TASK PROMPT –
Count every line below in which "from" occurs, then give only the count.

------ PROVIDED MATERIAL ------

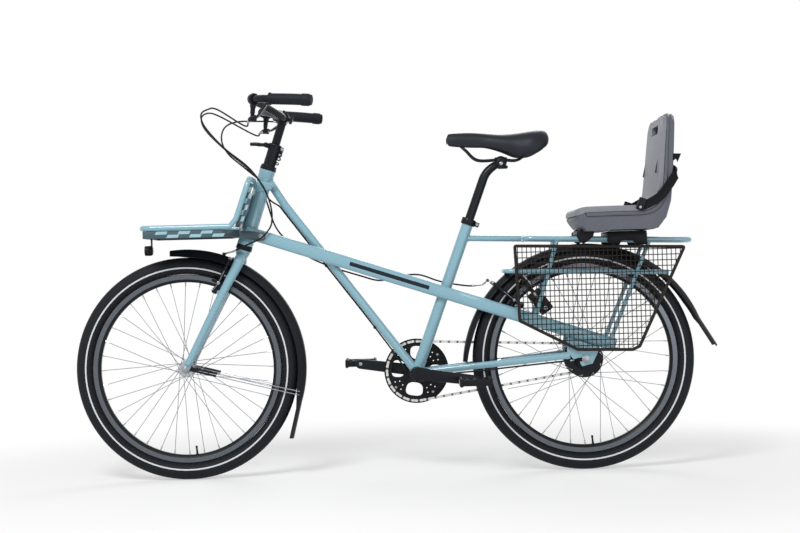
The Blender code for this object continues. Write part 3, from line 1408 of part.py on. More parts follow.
def lattice(left, right, foot, top, thickness):
    """Square wire mesh as one sheet: bars at even pitch with holes between them."""
    xs = []
    x = left
    while x < right:
        xs += [x, x + NET_WIRE]
        x += NET_PITCH_X
    zs = []
    z = foot
    while z < top:
        zs += [z, z + NET_WIRE]
        z += NET_PITCH_Z
    bm = bmesh.new()
    grid = [[bm.verts.new((x, -GUARD_SIDE - thickness / 2, z)) for z in zs] for x in xs]
    for i in range(len(xs) - 1):
        for j in range(len(zs) - 1):
            if i % 2 and j % 2:
                continue
            bm.faces.new((grid[i][j], grid[i + 1][j], grid[i + 1][j + 1], grid[i][j + 1]))
    pushed = bmesh.ops.extrude_face_region(bm, geom=bm.faces[:])
    moved = [item for item in pushed["geom"] if isinstance(item, bmesh.types.BMVert)]
    bmesh.ops.translate(bm, vec=(0, thickness, 0), verts=moved)
    return to_mesh(bm)


def inset(corners, distance):
    """Convex outline drawn in by a distance; the corners run clockwise seen from the left."""
    lines = []
    for near, far in zip(corners, corners[1:] + corners[:1]):
        near, far = Vector(near), Vector(far)
        run = (far - near).normalized()
        inward = Vector((run.y, -run.x))
        lines.append((near + inward * distance, run))
    found = []
    for (p, r), (q, s) in zip([lines[-1], *lines[:-1]], lines):
        share = ((q.x - p.x) * s.y - (q.y - p.y) * s.x) / (r.x * s.y - r.y * s.x)
        found.append(tuple(p + r * share))
    return found


net_sheet = 0.0016
net_edge = inset(guard_corners, GUARD_TUBE_RADIUS + GAP)
net_inner = inset(guard_corners, GUARD_TUBE_RADIUS + GAP + NET_WIRE)
net_clip = inset(guard_corners, GUARD_TUBE_RADIUS + GAP + NET_WIRE * 0.5)
guard_net = piece(
    "guard_net", "dark_wire", bike,
    lattice(0.962, 1.490, 0.338, 0.690, net_sheet),
)
clip = link("guard_net.clip", upright_slab(net_clip, -GUARD_SIDE - 0.01, -GUARD_SIDE + 0.01), bike)
hem = link("guard_net.hem", upright_slab(net_edge, -GUARD_SIDE - 0.0012, -GUARD_SIDE + 0.0012), bike)
hem_hole = link("guard_net.hem_hole", upright_slab(net_inner, -GUARD_SIDE - 0.01, -GUARD_SIDE + 0.01), bike)
round_frame = link("guard_net.frame", tube(guard_path, GUARD_TUBE_RADIUS + GAP, 8, closed=True), bike)
for owner, tool, operation in (
    (hem, hem_hole, "DIFFERENCE"), (guard_net, clip, "INTERSECT"), (guard_net, hem, "UNION"),
    (guard_net, round_frame, "DIFFERENCE"),
):
    tool.hide_render = True
    tool.display_type = "WIRE"
    modifier = owner.modifiers.new(tool.name, "BOOLEAN")
    modifier.operation = operation
    modifier.object = tool
    modifier.solver = "EXACT"

# Seatpost, saddle rails and saddle

seat_carrier = pivot("seatpost_axis", on_seat(SEAT_TUBE_LENGTH), bike)
post_top = SEAT_TUBE_LENGTH + SEATPOST_RISE
head_place = on_seat(post_top) + Vector((0.044, 0, 0.023))
rail_z = head_place.z + 0.010
saddle_tail = SADDLE_NOSE_X + SADDLE_LENGTH


def rail_path():
    """Centre line of the two rails, which is one bent wire."""
    one_side = [
        Vector((SADDLE_NOSE_X + 0.030, 0.004, SADDLE_TOP - 0.030)),
        Vector((SADDLE_NOSE_X + 0.055, 0.016, SADDLE_TOP - 0.052)),
        Vector((SADDLE_NOSE_X + 0.090, 0.021, rail_z)),
        Vector((head_place.x, 0.022, rail_z)),
        Vector((SADDLE_NOSE_X + 0.215, 0.024, rail_z)),
        Vector((SADDLE_NOSE_X + 0.262, 0.038, SADDLE_TOP - 0.034)),
    ]
    return list(reversed(mirrored(one_side, -1))) + one_side


def rail_cutter():
    """Space that the rails take."""
    path = rail_path()
    first = path[0] + (path[0] - path[1]).normalized() * GAP
    last = path[-1] + (path[-1] - path[-2]).normalized() * GAP
    return tube([first, *path[1:-1], last], RAIL_RADIUS + GAP, 8)


piece(
    "seatpost", "black", seat_carrier,
    tube([on_seat(SEAT_TUBE_LENGTH - SEATPOST_DEPTH), on_seat(SEAT_TUBE_LENGTH - 0.01), on_seat(post_top - 0.020),
          on_seat(post_top - 0.006, 0.004), on_seat(post_top + 0.004, 0.014), head_place + Vector((-0.010, 0, 0))],
         [SEATPOST_RADIUS, SEATPOST_RADIUS, SEATPOST_RADIUS, SEATPOST_RADIUS, 0.0125, 0.011], 12),
    joins=[
        block(head_place + Vector((0, 0, 0.003)), (0.040, 0.058, 0.024)),
        rod(head_place + Vector((0, -0.034, -0.003)), head_place + Vector((0, 0.034, -0.003)), 0.006),
    ],
    cuts=[rail_cutter()],
)
piece("saddle_rails", "silver", seat_carrier, tube(rail_path(), RAIL_RADIUS, 6))


def saddle_ring(x, width, top, skirt, crown=0.004):
    """Cross-section of the saddle at x, hollow underneath."""
    half = width / 2
    under = min(top - 0.022, skirt + 0.028)
    return [
        Vector((x, 0, top)), Vector((x, half * 0.55, top - crown)), Vector((x, half * 0.9, top - crown * 3)),
        Vector((x, half, (top + skirt) / 2)), Vector((x, half * 0.97, skirt)), Vector((x, half * 0.86, skirt)),
        Vector((x, half * 0.55, under - 0.004)), Vector((x, 0, under)), Vector((x, -half * 0.55, under - 0.004)),
        Vector((x, -half * 0.86, skirt)), Vector((x, -half * 0.97, skirt)), Vector((x, -half, (top + skirt) / 2)),
        Vector((x, -half * 0.9, top - crown * 3)), Vector((x, -half * 0.55, top - crown)),
    ]


nose = SADDLE_NOSE_X
piece(
    "saddle", "saddle", seat_carrier,
    loft([
        saddle_ring(nose, 0.022, SADDLE_TOP - 0.006, SADDLE_TOP - 0.030, 0.002),
        saddle_ring(nose + 0.010, 0.036, SADDLE_TOP - 0.001, SADDLE_TOP - 0.040),
        saddle_ring(nose + 0.070, 0.046, SADDLE_TOP, SADDLE_TOP - 0.044),
        saddle_ring(nose + 0.115, 0.058, SADDLE_TOP - 0.004, SADDLE_TOP - 0.046),
        saddle_ring(nose + 0.160, 0.092, SADDLE_TOP - 0.008, SADDLE_TOP - 0.058),
        saddle_ring(nose + 0.205, 0.136, SADDLE_TOP - 0.006, SADDLE_TOP - 0.075),
        saddle_ring(nose + 0.245, SADDLE_WIDTH, SADDLE_TOP - 0.001, SADDLE_TOP - 0.074),
        saddle_ring(nose + 0.278, SADDLE_WIDTH * 0.94, SADDLE_TOP, SADDLE_TOP - 0.058),
        saddle_ring(nose + 0.295, SADDLE_WIDTH * 0.72, SADDLE_TOP - 0.010, SADDLE_TOP - 0.044),
        saddle_ring(saddle_tail, SADDLE_WIDTH * 0.50, SADDLE_TOP - 0.018, SADDLE_TOP - 0.040),
    ]),
    cuts=[rail_cutter()],
)

# Child seat with its bracket on the rack and its belt

seat_foot_z = rack_z(1.150) + RACK_TUBE_RADIUS + GAP
seat_bottom = 0.703
shell_outline = [
    (1.142, 0.731), (1.150, 0.757), (1.180, 0.773), (1.215, 0.772), (1.330, 0.790), (1.361, 0.822), (1.388, 1.021),
    (1.404, 1.042), (1.426, 1.047), (1.441, 1.038), (1.446, 1.017), (1.424, 0.729), (1.408, seat_bottom),
    (1.170, seat_bottom),
]
hollow_outline = [
    (1.100, 0.765), (1.175, 0.752), (1.342, 0.742), (1.374, 0.756), (1.415, 1.000), (1.408, 1.025), (1.395, 1.080),
    (1.100, 1.080),
]
inner_half = CHILD_SEAT_HALF_WIDTH - CHILD_SEAT_WALL
foot_outer = RACK_SIDE + RACK_TUBE_RADIUS + 0.006
foot_inner = RACK_SIDE + RACK_TUBE_RADIUS + GAP
foot_joins = [
    block(Vector((1.165, 0, (seat_foot_z + seat_bottom + 0.003) / 2)),
          (0.030, foot_outer * 2, seat_bottom + 0.003 - seat_foot_z)),
]
for word, hand in SIDES:
    middle = (foot_inner + foot_outer) / 2
    foot_joins.append(block(Vector((1.165, hand * middle, (0.668 + seat_foot_z + 0.003) / 2)),
                            (0.028, foot_outer - foot_inner, seat_foot_z + 0.003 - 0.668)))
piece(
    "child_seat", "seat_grey", bike,
    upright_slab(shell_outline, -CHILD_SEAT_HALF_WIDTH, CHILD_SEAT_HALF_WIDTH),
    joins=foot_joins,
    cuts=[
        upright_slab(hollow_outline, -inner_half, inner_half),
        block(Vector((1.425, 0, 1.008)), (0.080, 0.110, 0.018), Vector((0.99, 0, -0.12)).normalized()),
        block(Vector((1.330, 0, seat_bottom)), (0.120, 0.230, 0.040)),
    ],
)
rail_top = rack_z(1.249) + RACK_TUBE_RADIUS + GAP
side_plate = [(1.249, 0.6665), (1.283, 0.6610), (1.290, 0.6750), (1.324, 0.6740), (1.331, 0.6610), (1.365, 0.6620),
              (1.365, 0.6965), (1.249, 0.6995)]
bracket_joins = []
for word, hand in SIDES:
    bracket_joins.append(upright_slab(side_plate, hand * foot_inner, hand * (foot_outer + 0.002)))
piece(
    "child_seat_bracket", "black", bike,
    slab([(1.249, -foot_outer, rail_top), (1.249, foot_outer, rail_top), (1.365, foot_outer, rail_top),
          (1.365, -foot_outer, rail_top)], Vector((0, 0, seat_bottom - GAP - rail_top))),
    joins=bracket_joins,
)
strap_side = CHILD_SEAT_HALF_WIDTH + GAP
belt_top = Vector((1.426, 0, 0.866))
belt_foot = Vector((1.352, 0, 0.763))
belt_run = (belt_top - belt_foot).normalized()
belt_wide = Vector((-belt_run.z, 0, belt_run.x)) * 0.010
strap_outline = [belt_foot + belt_wide, belt_top + belt_wide, belt_top - belt_wide, belt_foot - belt_wide]
piece(
    "child_seat_strap", "black", bike,
    slab([point - ACROSS * strap_side for point in strap_outline], -ACROSS * 0.0025),
    joins=[
        block(belt_foot + belt_run * 0.020 - ACROSS * (strap_side + 0.0045), (0.038, 0.008, 0.030), belt_run,
              belt_wide.normalized()),
    ],
)

# Cables, with their routes as chosen points


def lever_exit(hand):
    """Cable stop of one brake lever and the direction in which its cable leaves."""
    root = mirrored([blade_root], hand)[0]
    axis = mirror_vector(blade_axis, hand)
    run = mirror_vector(blade_pull, hand) * 0.004 - mirror_vector(blade_run, hand) * 0.030
    stop = root - axis * 0.0088 + run
    return stop + run.normalized() * GAP, run.normalized()


left_stop, left_run = lever_exit(-1)
right_stop, right_run = lever_exit(1)
cord("brake_cable_front", "black", steering, [
    left_stop, left_stop + left_run * 0.035, (0.145, -0.135, 1.045), (0.095, -0.075, 1.055), (0.135, -0.038, 0.985),
    (0.195, -0.037, 0.930), (0.229, -0.038, 0.884), (0.231, -0.043, 0.840), (0.217, -0.054, 0.785),
    (0.204, -0.058, 0.735), (0.182, -0.060, 0.695), (0.150, -0.052, 0.673), (0.122, -0.030, 0.669),
    (0.116, 0.000, 0.668), (0.118, 0.032, 0.666),
])
cord("brake_cable_rear", "black", bike, [
    right_stop, right_stop + right_run * 0.035, (0.150, 0.130, 1.030), (0.105, 0.075, 1.030), (0.150, 0.038, 0.960),
    (0.229, 0.037, 0.884), (0.248, 0.043, 0.810), (0.275, 0.047, 0.735), (0.340, 0.0455, 0.6690),
    (0.420, 0.0310, 0.6260), (0.520, 0.0240, 0.5915), (0.580, 0.0080, 0.5760), (0.640, 0.0060, 0.5880),
    (0.695, 0.0120, 0.5900), (0.750, 0.0240, 0.5710), (0.790, 0.0265, 0.5610), (0.840, 0.0350, 0.5530),
    (0.880, 0.0410, 0.5535), (0.897, 0.0300, 0.5660), (0.899, 0.0000, 0.5690), (0.899, -0.0400, 0.5660),
])
cord("gear_cable", "black", bike, [
    gear_stop, gear_stop + gear_run * 0.012, (0.225, 0.185, 1.078), (0.150, 0.150, 1.078), (0.120, 0.085, 1.070),
    (0.160, 0.045, 1.000), (0.200, 0.035, 0.930), (0.2285, 0.031, 0.884), (0.245, 0.033, 0.840),
    (0.262, 0.024, 0.820), (0.2860, 0.010, 0.804), (0.3030, 0.002, 0.7815), (0.4200, 0, 0.6245),
    (0.5600, 0, 0.4370), (0.6370, 0, 0.3270), (0.6520, -0.002, 0.2880), (0.6780, -0.0090, 0.2735),
    (0.7200, -0.0190, 0.2810), (0.7910, -0.0375, 0.2970), (0.8510, -0.0440, 0.3015), (1.0000, -0.0565, 0.3152),
    (1.1000, -0.0610, 0.3240), (1.1450, -0.0520, 0.3280),
])
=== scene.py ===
import json
import math
import bpy
from mathutils import Matrix, Vector


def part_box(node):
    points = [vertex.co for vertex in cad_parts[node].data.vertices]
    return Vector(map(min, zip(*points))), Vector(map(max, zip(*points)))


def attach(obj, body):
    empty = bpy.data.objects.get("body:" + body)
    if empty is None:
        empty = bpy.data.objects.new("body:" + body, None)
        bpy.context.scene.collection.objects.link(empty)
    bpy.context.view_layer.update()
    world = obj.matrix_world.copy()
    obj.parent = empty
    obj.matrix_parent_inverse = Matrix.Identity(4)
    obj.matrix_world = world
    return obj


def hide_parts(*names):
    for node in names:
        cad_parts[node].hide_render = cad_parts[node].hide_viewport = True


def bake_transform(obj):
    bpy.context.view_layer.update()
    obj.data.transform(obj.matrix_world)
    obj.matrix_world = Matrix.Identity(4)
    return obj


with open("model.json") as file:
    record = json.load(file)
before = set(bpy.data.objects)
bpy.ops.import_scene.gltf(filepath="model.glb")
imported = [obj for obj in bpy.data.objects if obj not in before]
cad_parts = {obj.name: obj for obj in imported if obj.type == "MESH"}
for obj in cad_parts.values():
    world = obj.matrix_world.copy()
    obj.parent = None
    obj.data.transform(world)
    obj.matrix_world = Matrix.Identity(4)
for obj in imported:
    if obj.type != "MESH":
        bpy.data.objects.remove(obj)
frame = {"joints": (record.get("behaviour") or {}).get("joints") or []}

# The camera stands square to the bike's left side, a little lower than the rear rack and slightly rolled.
# The CAD box is kept here.

for spare in ("Cube", "Light", "Camera"):
    if spare in bpy.data.objects:
        bpy.data.objects.remove(bpy.data.objects[spare])
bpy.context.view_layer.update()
bpy.ops.object.camera_add(location=(0.01675, -4.8, 0.616), rotation=(math.radians(90), math.radians(1.52),
    0))
camera = bpy.context.object
camera.data.lens = 72.6
camera.data.sensor_width = 36
bpy.context.scene.camera = camera
bpy.context.scene.view_settings.view_transform = "Standard"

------

EXERCISE RESPONSE –
3